== Dataset section ==
⁂

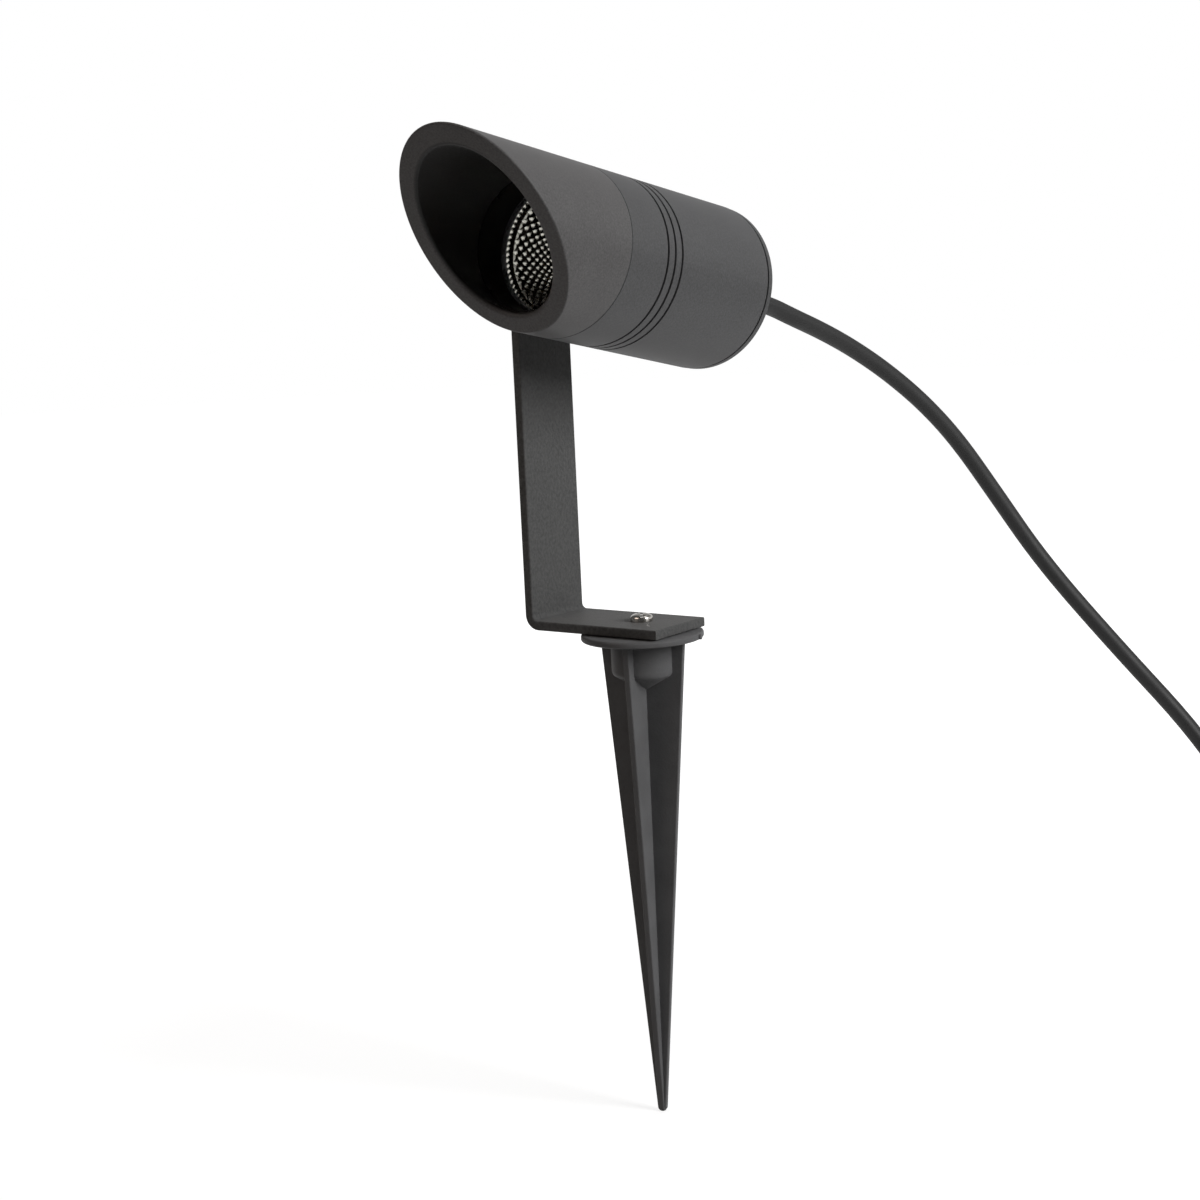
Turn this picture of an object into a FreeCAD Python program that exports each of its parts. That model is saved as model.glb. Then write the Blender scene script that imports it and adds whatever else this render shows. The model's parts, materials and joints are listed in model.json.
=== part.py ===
import FreeCAD, Part
import math
import os

from FreeCAD import Vector

os.makedirs("parts", exist_ok=True)

# A spotlight on a ground spike. All lengths are millimetres and all angles are degrees.
# +Z is up along the spike, the origin lies at ground level under the spike's flange,
# the foot of the bracket points to +X and the lamp head looks towards -Y.

# General allowances
overrun = 5.0
running_clearance = 0.06
seat_clearance = 0.05
match_tolerance = 0.005
quarter_turn = 90.0
full_turn = 360.0
hex_sides = 6

# Ground spike
flange_radius = 25.7
flange_thickness = 2.8
flange_edge_round = 1.0
pad_radius = 13.5
pad_height = 0.6
boss_radius = 13.5
boss_side_depth = 14.6
boss_cone_depth = 8.0
boss_round = 3.0
spike_depth = 206.6
rib_count = 4
rib_thickness = 2.6
rib_top_reach = 18.9
rib_tip_reach = 1.9
rib_point_length = 1.8
rib_edge_round = 0.5
rib_turn = 12.2
sprue_mark_radius = 1.1
sprue_mark_reach = 0.8
sprue_mark_bearing = 12.5

# Screw heads, as shares of the head's own radius or height
head_dome_share = 0.6
recess_arm_share = 1.1
recess_width_share = 0.28
recess_depth_share = 0.55

# Foot screw, which clamps the bracket to the spike
foot_screw_radius = 2.5
foot_screw_length = 15.0
foot_screw_head_radius = 4.7
foot_screw_head_height = 3.3
foot_screw_slot_width = 1.2
foot_screw_slot_depth = 1.3
foot_screw_hole_depth = 12.5
foot_screw_turn = -53.3

# Bracket bent from flat bar
bracket_width = 35.4
bracket_thickness = 4.0
bracket_bend_radius = 2.3
bracket_edge_round = 0.6
foot_reach = 19.5
strip_gap = 8.7

# Pivot at the top of the bracket
pivot_rise = 150.35
pivot_screw_radius = 3.0
pivot_screw_grip = 10.5
pivot_screw_head_radius = 5.25
pivot_screw_head_height = 3.3
pivot_socket_radius = 2.3
pivot_socket_depth = 1.9
pivot_washer_radius = 7.0
pivot_washer_thickness = 1.6
spring_washer_radius = 5.5
spring_washer_thickness = 1.6
spring_washer_split = 1.0
pivot_spacer_radius = 9.0
pivot_boss_radius = 8.0
pivot_boss_height = 6.5
head_tilt = 11.8

# Lamp head: places along its axis are counted from the pivot, forwards
head_radius = 35.0
seam_place = 44.9
body_rear_place = -53.1
body_wall = 4.5
body_edge_bevel = 0.7
seam_bevel = 0.35
groove_width = 1.3
groove_depth = 0.9
groove_pitch = 4.9
groove_count = 3
front_groove_place = 20.3
bulkhead_front_place = 18.0
bulkhead_thickness = 7.0
chamber_wall = 7.3
reflector_seat_depth = 1.2
spigot_length = 9.5
spigot_wall = 3.1
oring_radius = 0.8
oring_setback = 2.6

# Cowl with its slanted mouth
cowl_mouth_place = 93.7
cowl_mouth_angle = 47.7
cowl_wall = 7.6
cowl_outer_round = 0.7
cowl_inner_round = 1.6
cowl_shoulder_place = 62.7
cowl_pocket_wall = 3.0

# Glass, its gasket and its retaining ring
glass_thickness = 3.0
glass_gasket_thickness = 0.8
glass_gasket_width = 2.5
glass_ring_wall = 1.9
glass_ring_front_gap = 0.6
spanner_notch_width = 3.0
spanner_notch_depth = 1.5
spanner_notch_count = 4

# Faceted reflector
reflector_neck_radius = 8.0
reflector_neck_gap = 4.0
reflector_wall = 1.1
reflector_flange_thickness = 0.8
facet_columns = 40
facet_rows = 9

# Light source
pad_side = 20.0
pad_thickness = 0.3
board_side = 19.0
board_thickness = 1.3
emitter_radius = 7.0
emitter_thickness = 0.3
holder_radius = 16.0
holder_hole_radius = 7.5
holder_pocket_gap = 0.4
holder_roof = 1.7
holder_screw_offset = 13.0
small_screw_radius = 1.5
small_screw_length = 7.0
small_screw_head_radius = 2.6
small_screw_head_height = 1.6

# Driver and wiring in the rear of the body
driver_length = 38.0
driver_width = 34.0
driver_height = 22.0
driver_drop = 4.0
driver_pad_thickness = 1.0
driver_round = 1.5
terminal_length = 12.0
terminal_setback = 6.0
terminal_width = 24.0
terminal_height = 10.0
terminal_pole_count = 3
terminal_hole_radius = 1.6
wire_radius = 0.9
wire_spread = 2.1
led_wire_gap = 0.6
led_wire_hole_radius = 3.6
led_wire_offset = 11.4

# Rear cap
cap_thickness = 2.9
cap_inset = 0.2
cap_edge_bevel = 0.4
cap_spigot_length = 4.0
cap_gasket_thickness = 0.7
cap_gasket_inset = 0.9
cap_boss_radius = 4.0
cap_boss_length = 9.0
cap_boss_gap = 0.3
cap_screw_count = 3
cap_screw_inset = 4.1
cap_screw_length = 10.0
cap_screw_head_radius = 2.8
cap_screw_head_height = 1.7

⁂

== What to produce ==
Copy out the material word for word and line for line.

== Output for this exercise ==
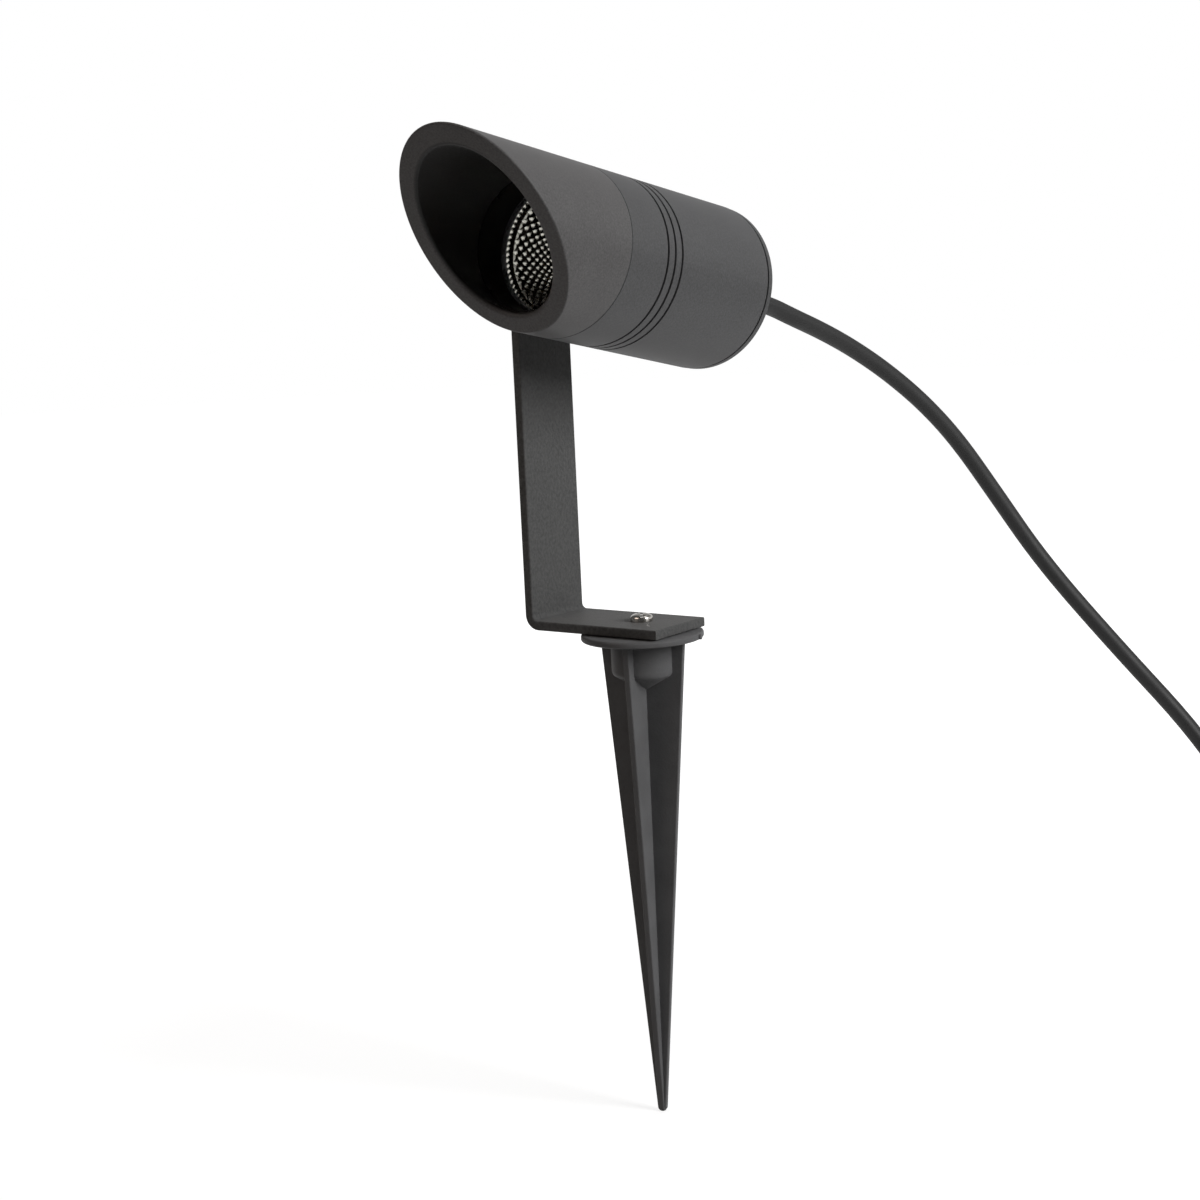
Turn this picture of an object into a FreeCAD Python program that exports each of its parts. That model is saved as model.glb. Then write the Blender scene script that imports it and adds whatever else this render shows. The model's parts, materials and joints are listed in model.json.
=== part.py ===
import FreeCAD, Part
import math
import os

from FreeCAD import Vector

os.makedirs("parts", exist_ok=True)

# A spotlight on a ground spike. All lengths are millimetres and all angles are degrees.
# +Z is up along the spike, the origin lies at ground level under the spike's flange,
# the foot of the bracket points to +X and the lamp head looks towards -Y.

# General allowances
overrun = 5.0
running_clearance = 0.06
seat_clearance = 0.05
match_tolerance = 0.005
quarter_turn = 90.0
full_turn = 360.0
hex_sides = 6

# Ground spike
flange_radius = 25.7
flange_thickness = 2.8
flange_edge_round = 1.0
pad_radius = 13.5
pad_height = 0.6
boss_radius = 13.5
boss_side_depth = 14.6
boss_cone_depth = 8.0
boss_round = 3.0
spike_depth = 206.6
rib_count = 4
rib_thickness = 2.6
rib_top_reach = 18.9
rib_tip_reach = 1.9
rib_point_length = 1.8
rib_edge_round = 0.5
rib_turn = 12.2
sprue_mark_radius = 1.1
sprue_mark_reach = 0.8
sprue_mark_bearing = 12.5

# Screw heads, as shares of the head's own radius or height
head_dome_share = 0.6
recess_arm_share = 1.1
recess_width_share = 0.28
recess_depth_share = 0.55

# Foot screw, which clamps the bracket to the spike
foot_screw_radius = 2.5
foot_screw_length = 15.0
foot_screw_head_radius = 4.7
foot_screw_head_height = 3.3
foot_screw_slot_width = 1.2
foot_screw_slot_depth = 1.3
foot_screw_hole_depth = 12.5
foot_screw_turn = -53.3

# Bracket bent from flat bar
bracket_width = 35.4
bracket_thickness = 4.0
bracket_bend_radius = 2.3
bracket_edge_round = 0.6
foot_reach = 19.5
strip_gap = 8.7

# Pivot at the top of the bracket
pivot_rise = 150.35
pivot_screw_radius = 3.0
pivot_screw_grip = 10.5
pivot_screw_head_radius = 5.25
pivot_screw_head_height = 3.3
pivot_socket_radius = 2.3
pivot_socket_depth = 1.9
pivot_washer_radius = 7.0
pivot_washer_thickness = 1.6
spring_washer_radius = 5.5
spring_washer_thickness = 1.6
spring_washer_split = 1.0
pivot_spacer_radius = 9.0
pivot_boss_radius = 8.0
pivot_boss_height = 6.5
head_tilt = 11.8

# Lamp head: places along its axis are counted from the pivot, forwards
head_radius = 35.0
seam_place = 44.9
body_rear_place = -53.1
body_wall = 4.5
body_edge_bevel = 0.7
seam_bevel = 0.35
groove_width = 1.3
groove_depth = 0.9
groove_pitch = 4.9
groove_count = 3
front_groove_place = 20.3
bulkhead_front_place = 18.0
bulkhead_thickness = 7.0
chamber_wall = 7.3
reflector_seat_depth = 1.2
spigot_length = 9.5
spigot_wall = 3.1
oring_radius = 0.8
oring_setback = 2.6

# Cowl with its slanted mouth
cowl_mouth_place = 93.7
cowl_mouth_angle = 47.7
cowl_wall = 7.6
cowl_outer_round = 0.7
cowl_inner_round = 1.6
cowl_shoulder_place = 62.7
cowl_pocket_wall = 3.0

# Glass, its gasket and its retaining ring
glass_thickness = 3.0
glass_gasket_thickness = 0.8
glass_gasket_width = 2.5
glass_ring_wall = 1.9
glass_ring_front_gap = 0.6
spanner_notch_width = 3.0
spanner_notch_depth = 1.5
spanner_notch_count = 4

# Faceted reflector
reflector_neck_radius = 8.0
reflector_neck_gap = 4.0
reflector_wall = 1.1
reflector_flange_thickness = 0.8
facet_columns = 40
facet_rows = 9

# Light source
pad_side = 20.0
pad_thickness = 0.3
board_side = 19.0
board_thickness = 1.3
emitter_radius = 7.0
emitter_thickness = 0.3
holder_radius = 16.0
holder_hole_radius = 7.5
holder_pocket_gap = 0.4
holder_roof = 1.7
holder_screw_offset = 13.0
small_screw_radius = 1.5
small_screw_length = 7.0
small_screw_head_radius = 2.6
small_screw_head_height = 1.6

# Driver and wiring in the rear of the body
driver_length = 38.0
driver_width = 34.0
driver_height = 22.0
driver_drop = 4.0
driver_pad_thickness = 1.0
driver_round = 1.5
terminal_length = 12.0
terminal_setback = 6.0
terminal_width = 24.0
terminal_height = 10.0
terminal_pole_count = 3
terminal_hole_radius = 1.6
wire_radius = 0.9
wire_spread = 2.1
led_wire_gap = 0.6
led_wire_hole_radius = 3.6
led_wire_offset = 11.4

# Rear cap
cap_thickness = 2.9
cap_inset = 0.2
cap_edge_bevel = 0.4
cap_spigot_length = 4.0
cap_gasket_thickness = 0.7
cap_gasket_inset = 0.9
cap_boss_radius = 4.0
cap_boss_length = 9.0
cap_boss_gap = 0.3
cap_screw_count = 3
cap_screw_inset = 4.1
cap_screw_length = 10.0
cap_screw_head_radius = 2.8
cap_screw_head_height = 1.7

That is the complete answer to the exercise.